# Exercise
Locate, in the data below, the line that contains "NODES = assemble()" and the line that contains "from contextlib import contextmanager"; reproduce exactly those two lines and every line between them, nothing more.

-- Raw data start --

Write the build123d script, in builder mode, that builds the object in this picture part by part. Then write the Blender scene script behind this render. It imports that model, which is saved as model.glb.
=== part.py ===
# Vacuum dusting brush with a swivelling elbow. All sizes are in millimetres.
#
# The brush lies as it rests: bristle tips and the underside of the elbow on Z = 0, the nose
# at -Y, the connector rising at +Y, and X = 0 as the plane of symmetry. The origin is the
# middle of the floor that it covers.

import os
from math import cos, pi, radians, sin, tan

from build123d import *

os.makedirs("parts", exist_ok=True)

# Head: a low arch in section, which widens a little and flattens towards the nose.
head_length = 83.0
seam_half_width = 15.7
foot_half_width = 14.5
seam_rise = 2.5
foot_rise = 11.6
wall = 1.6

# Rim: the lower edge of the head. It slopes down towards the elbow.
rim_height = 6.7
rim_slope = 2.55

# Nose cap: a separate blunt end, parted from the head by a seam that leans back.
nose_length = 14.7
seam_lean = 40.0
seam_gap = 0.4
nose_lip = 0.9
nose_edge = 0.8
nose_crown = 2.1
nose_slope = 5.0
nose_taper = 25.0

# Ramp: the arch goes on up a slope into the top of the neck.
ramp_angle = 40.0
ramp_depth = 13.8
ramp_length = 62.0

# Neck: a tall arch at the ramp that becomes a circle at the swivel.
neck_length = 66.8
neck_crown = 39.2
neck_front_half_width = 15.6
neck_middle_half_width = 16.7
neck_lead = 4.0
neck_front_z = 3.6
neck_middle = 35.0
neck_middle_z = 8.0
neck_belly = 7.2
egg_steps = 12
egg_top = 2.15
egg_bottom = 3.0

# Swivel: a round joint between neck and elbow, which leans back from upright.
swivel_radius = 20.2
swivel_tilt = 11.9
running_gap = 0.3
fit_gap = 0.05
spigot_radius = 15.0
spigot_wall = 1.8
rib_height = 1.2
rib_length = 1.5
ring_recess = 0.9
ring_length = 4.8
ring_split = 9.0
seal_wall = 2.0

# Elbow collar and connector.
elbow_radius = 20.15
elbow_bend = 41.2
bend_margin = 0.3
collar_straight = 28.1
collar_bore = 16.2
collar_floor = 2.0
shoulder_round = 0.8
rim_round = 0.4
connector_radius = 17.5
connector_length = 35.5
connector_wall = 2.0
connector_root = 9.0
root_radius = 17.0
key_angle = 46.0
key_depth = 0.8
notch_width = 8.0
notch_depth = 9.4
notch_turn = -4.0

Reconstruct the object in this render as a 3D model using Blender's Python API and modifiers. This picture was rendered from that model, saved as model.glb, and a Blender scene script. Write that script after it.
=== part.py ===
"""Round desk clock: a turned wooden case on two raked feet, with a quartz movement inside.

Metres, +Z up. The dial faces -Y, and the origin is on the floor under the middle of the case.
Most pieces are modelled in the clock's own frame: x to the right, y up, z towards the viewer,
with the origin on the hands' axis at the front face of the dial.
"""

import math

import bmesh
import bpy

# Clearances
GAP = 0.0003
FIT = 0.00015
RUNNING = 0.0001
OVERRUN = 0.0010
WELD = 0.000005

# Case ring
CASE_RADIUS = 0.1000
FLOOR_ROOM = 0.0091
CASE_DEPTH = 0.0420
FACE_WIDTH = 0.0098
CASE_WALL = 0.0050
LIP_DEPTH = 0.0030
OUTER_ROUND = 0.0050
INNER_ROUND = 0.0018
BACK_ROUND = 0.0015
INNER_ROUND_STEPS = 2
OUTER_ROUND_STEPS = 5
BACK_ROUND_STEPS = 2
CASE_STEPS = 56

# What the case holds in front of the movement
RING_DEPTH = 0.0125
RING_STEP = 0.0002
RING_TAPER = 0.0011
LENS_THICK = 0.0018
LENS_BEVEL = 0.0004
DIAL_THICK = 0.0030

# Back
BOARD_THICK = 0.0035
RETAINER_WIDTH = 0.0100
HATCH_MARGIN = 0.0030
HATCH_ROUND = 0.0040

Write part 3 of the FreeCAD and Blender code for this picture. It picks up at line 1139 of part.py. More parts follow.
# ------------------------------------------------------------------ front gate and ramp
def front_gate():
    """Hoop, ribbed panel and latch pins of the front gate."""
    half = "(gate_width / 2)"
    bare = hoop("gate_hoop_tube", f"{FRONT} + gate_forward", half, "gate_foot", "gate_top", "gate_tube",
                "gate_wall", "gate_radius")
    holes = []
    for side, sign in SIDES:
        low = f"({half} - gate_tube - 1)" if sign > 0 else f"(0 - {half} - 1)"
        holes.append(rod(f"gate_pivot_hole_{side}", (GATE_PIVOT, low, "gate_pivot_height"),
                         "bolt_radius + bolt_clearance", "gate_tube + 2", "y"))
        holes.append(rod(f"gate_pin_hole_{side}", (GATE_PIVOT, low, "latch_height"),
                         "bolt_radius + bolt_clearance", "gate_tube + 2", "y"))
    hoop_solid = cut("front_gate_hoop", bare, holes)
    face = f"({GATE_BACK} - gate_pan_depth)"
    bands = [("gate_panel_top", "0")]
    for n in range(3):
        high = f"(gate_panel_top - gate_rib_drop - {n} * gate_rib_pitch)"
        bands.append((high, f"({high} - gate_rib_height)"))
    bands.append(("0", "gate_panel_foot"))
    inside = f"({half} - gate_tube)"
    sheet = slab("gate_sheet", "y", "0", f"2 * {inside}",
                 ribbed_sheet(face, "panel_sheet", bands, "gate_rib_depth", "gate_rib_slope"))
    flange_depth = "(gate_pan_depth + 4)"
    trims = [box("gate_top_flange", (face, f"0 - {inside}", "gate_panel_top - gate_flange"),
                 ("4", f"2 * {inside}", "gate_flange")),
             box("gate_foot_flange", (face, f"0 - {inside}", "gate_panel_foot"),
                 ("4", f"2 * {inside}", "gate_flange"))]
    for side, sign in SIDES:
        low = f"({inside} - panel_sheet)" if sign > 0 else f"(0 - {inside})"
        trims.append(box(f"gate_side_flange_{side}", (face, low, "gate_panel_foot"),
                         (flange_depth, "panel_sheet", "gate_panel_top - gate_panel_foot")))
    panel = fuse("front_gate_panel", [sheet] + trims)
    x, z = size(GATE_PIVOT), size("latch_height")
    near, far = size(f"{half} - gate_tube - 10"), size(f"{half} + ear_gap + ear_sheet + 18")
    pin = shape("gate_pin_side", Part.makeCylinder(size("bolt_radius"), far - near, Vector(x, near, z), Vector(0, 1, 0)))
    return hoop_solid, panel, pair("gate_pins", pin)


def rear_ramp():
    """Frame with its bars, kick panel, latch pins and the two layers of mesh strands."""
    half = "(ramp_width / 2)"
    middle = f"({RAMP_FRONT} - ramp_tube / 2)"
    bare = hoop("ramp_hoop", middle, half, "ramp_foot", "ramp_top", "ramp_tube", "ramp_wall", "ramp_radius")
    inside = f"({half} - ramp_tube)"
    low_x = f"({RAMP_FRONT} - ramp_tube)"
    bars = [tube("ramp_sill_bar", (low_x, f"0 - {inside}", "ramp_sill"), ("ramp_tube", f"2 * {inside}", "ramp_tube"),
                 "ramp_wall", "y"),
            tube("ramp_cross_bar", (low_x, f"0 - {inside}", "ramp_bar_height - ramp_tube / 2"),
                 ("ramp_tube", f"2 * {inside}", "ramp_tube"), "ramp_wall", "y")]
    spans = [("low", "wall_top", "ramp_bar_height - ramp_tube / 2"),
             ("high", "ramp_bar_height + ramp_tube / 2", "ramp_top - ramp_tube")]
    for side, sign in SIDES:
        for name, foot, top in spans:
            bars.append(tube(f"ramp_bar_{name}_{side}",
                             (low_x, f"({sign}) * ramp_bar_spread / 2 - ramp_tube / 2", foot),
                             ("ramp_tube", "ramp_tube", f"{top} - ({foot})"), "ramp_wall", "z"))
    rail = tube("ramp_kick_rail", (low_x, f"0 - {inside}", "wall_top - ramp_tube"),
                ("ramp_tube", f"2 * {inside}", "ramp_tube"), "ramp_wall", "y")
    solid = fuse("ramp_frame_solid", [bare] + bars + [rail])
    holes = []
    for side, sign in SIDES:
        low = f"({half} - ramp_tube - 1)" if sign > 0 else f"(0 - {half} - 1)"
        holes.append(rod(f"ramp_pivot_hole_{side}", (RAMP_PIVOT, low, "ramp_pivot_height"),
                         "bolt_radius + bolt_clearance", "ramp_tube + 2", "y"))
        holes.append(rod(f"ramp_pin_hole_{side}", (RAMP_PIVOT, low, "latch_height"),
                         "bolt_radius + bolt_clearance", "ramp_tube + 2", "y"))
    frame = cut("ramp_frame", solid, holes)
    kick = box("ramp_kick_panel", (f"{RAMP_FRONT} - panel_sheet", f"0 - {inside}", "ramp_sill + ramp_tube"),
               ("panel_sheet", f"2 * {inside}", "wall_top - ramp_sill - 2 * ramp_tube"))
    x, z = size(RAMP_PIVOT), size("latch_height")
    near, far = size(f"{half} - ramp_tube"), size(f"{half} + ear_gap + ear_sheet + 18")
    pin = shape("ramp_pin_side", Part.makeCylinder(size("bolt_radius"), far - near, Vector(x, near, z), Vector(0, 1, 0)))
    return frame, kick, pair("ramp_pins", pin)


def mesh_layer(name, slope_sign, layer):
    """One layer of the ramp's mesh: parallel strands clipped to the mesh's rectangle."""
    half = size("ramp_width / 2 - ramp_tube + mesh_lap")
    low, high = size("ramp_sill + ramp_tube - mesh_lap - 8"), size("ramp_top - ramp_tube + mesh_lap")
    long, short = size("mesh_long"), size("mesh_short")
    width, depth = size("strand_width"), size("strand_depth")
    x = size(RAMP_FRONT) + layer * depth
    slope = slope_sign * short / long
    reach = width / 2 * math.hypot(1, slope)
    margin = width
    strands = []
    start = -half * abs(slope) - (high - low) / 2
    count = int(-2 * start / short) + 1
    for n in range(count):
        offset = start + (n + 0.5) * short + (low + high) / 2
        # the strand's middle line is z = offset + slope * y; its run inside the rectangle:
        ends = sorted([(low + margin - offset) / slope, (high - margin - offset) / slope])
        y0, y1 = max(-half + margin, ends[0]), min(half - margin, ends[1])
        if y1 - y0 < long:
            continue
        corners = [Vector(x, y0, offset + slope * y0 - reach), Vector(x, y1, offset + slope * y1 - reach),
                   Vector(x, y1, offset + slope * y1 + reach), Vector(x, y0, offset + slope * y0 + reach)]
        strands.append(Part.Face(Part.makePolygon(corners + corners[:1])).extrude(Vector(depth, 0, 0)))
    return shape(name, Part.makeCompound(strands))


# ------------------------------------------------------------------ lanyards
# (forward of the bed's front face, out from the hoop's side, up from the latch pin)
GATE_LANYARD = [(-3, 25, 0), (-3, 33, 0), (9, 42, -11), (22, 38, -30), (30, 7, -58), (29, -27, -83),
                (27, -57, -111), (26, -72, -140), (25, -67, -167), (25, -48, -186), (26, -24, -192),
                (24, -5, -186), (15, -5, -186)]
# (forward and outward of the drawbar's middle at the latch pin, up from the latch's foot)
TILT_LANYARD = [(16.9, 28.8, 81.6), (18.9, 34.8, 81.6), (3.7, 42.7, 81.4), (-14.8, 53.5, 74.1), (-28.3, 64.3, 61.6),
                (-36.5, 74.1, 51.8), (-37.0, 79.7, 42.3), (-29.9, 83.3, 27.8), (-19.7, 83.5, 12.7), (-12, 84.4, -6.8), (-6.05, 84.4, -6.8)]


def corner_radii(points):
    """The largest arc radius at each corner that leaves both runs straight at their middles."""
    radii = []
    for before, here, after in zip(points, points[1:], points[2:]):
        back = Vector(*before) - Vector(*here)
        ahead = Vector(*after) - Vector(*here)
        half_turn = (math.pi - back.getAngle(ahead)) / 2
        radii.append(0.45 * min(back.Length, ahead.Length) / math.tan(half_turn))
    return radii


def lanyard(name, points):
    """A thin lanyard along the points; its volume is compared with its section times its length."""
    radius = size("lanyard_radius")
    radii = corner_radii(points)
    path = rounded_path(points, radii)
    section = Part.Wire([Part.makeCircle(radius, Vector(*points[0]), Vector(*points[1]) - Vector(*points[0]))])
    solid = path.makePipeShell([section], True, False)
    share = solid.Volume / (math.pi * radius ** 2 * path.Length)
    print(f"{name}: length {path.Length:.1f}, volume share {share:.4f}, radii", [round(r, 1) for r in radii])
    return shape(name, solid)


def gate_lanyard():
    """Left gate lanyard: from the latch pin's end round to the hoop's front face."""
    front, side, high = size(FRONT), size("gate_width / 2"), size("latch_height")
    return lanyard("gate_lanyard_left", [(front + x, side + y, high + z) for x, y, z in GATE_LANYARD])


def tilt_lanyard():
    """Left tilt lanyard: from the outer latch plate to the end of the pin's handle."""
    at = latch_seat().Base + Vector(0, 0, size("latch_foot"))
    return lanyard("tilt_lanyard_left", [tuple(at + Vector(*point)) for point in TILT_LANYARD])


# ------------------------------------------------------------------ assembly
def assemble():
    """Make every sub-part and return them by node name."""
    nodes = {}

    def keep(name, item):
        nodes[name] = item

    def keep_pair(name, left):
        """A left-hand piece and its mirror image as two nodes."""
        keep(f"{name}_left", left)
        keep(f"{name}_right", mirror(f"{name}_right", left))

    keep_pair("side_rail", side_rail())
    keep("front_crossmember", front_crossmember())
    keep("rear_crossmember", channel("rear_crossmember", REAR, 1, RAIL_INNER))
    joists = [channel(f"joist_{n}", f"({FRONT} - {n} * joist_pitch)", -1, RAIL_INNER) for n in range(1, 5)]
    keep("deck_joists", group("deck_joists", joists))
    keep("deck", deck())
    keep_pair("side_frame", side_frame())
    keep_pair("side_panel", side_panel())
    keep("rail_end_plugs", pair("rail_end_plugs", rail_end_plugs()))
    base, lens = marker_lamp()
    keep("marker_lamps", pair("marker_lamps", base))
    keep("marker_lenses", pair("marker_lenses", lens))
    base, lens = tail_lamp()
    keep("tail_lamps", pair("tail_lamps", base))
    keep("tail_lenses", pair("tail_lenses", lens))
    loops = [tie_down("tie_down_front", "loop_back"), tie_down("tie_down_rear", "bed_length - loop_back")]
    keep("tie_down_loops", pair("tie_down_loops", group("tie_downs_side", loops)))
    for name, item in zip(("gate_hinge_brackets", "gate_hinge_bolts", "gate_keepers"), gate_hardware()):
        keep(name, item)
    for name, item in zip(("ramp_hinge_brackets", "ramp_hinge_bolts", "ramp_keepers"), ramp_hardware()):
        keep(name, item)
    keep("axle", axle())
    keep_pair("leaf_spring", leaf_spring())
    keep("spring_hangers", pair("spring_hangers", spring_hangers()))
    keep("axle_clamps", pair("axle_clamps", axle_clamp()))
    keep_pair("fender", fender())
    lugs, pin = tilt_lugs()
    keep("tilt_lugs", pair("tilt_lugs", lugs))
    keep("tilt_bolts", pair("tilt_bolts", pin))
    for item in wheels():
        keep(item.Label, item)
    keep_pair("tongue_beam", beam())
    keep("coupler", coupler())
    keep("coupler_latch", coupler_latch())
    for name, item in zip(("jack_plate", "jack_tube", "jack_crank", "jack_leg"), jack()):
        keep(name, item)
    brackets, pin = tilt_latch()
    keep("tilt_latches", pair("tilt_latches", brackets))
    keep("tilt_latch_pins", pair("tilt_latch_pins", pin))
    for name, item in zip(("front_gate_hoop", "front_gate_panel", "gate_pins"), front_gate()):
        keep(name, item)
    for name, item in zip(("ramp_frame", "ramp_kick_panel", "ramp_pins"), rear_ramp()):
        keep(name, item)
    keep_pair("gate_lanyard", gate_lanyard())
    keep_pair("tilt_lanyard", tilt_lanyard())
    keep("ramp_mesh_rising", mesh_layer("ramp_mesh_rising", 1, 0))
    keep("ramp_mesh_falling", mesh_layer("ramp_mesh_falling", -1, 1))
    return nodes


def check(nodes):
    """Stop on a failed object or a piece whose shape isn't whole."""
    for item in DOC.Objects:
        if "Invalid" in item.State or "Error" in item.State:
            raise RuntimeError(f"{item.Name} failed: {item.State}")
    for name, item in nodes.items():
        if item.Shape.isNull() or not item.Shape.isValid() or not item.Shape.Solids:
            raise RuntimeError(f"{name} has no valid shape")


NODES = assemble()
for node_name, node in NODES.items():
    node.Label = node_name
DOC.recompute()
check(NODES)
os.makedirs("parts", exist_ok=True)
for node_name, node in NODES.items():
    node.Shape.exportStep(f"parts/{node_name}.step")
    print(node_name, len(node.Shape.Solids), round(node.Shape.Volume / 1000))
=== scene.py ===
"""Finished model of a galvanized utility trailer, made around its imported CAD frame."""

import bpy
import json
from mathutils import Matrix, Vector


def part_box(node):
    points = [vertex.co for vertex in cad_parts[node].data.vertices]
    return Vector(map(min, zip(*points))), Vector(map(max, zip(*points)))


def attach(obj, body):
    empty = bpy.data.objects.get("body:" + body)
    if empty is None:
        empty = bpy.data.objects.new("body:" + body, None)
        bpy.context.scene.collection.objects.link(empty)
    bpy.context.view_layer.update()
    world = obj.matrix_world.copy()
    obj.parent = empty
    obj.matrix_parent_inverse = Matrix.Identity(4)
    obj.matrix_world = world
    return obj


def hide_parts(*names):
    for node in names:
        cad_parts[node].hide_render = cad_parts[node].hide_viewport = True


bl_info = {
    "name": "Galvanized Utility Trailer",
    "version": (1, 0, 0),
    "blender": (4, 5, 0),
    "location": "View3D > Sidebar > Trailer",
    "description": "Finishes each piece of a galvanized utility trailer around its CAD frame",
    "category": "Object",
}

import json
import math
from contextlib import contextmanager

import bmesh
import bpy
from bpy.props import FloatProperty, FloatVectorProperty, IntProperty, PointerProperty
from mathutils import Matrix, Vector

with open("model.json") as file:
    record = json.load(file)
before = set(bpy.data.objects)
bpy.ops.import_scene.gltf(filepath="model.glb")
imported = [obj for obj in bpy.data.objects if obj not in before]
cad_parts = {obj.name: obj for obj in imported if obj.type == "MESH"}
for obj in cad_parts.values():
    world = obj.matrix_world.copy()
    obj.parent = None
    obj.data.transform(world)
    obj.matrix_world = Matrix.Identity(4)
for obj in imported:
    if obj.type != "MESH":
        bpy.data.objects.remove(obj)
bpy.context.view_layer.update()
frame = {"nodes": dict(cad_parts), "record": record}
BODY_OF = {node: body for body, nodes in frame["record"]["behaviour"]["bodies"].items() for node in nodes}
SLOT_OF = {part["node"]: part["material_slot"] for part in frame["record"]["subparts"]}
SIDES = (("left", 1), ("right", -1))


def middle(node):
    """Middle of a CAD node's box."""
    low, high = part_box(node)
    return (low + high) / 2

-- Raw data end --

# Output for this exercise
NODES = assemble()
for node_name, node in NODES.items():
    node.Label = node_name
DOC.recompute()
check(NODES)
os.makedirs("parts", exist_ok=True)
for node_name, node in NODES.items():
    node.Shape.exportStep(f"parts/{node_name}.step")
    print(node_name, len(node.Shape.Solids), round(node.Shape.Volume / 1000))
=== scene.py ===
"""Finished model of a galvanized utility trailer, made around its imported CAD frame."""

import bpy
import json
from mathutils import Matrix, Vector


def part_box(node):
    points = [vertex.co for vertex in cad_parts[node].data.vertices]
    return Vector(map(min, zip(*points))), Vector(map(max, zip(*points)))


def attach(obj, body):
    empty = bpy.data.objects.get("body:" + body)
    if empty is None:
        empty = bpy.data.objects.new("body:" + body, None)
        bpy.context.scene.collection.objects.link(empty)
    bpy.context.view_layer.update()
    world = obj.matrix_world.copy()
    obj.parent = empty
    obj.matrix_parent_inverse = Matrix.Identity(4)
    obj.matrix_world = world
    return obj


def hide_parts(*names):
    for node in names:
        cad_parts[node].hide_render = cad_parts[node].hide_viewport = True


bl_info = {
    "name": "Galvanized Utility Trailer",
    "version": (1, 0, 0),
    "blender": (4, 5, 0),
    "location": "View3D > Sidebar > Trailer",
    "description": "Finishes each piece of a galvanized utility trailer around its CAD frame",
    "category": "Object",
}

import json
import math
from contextlib import contextmanager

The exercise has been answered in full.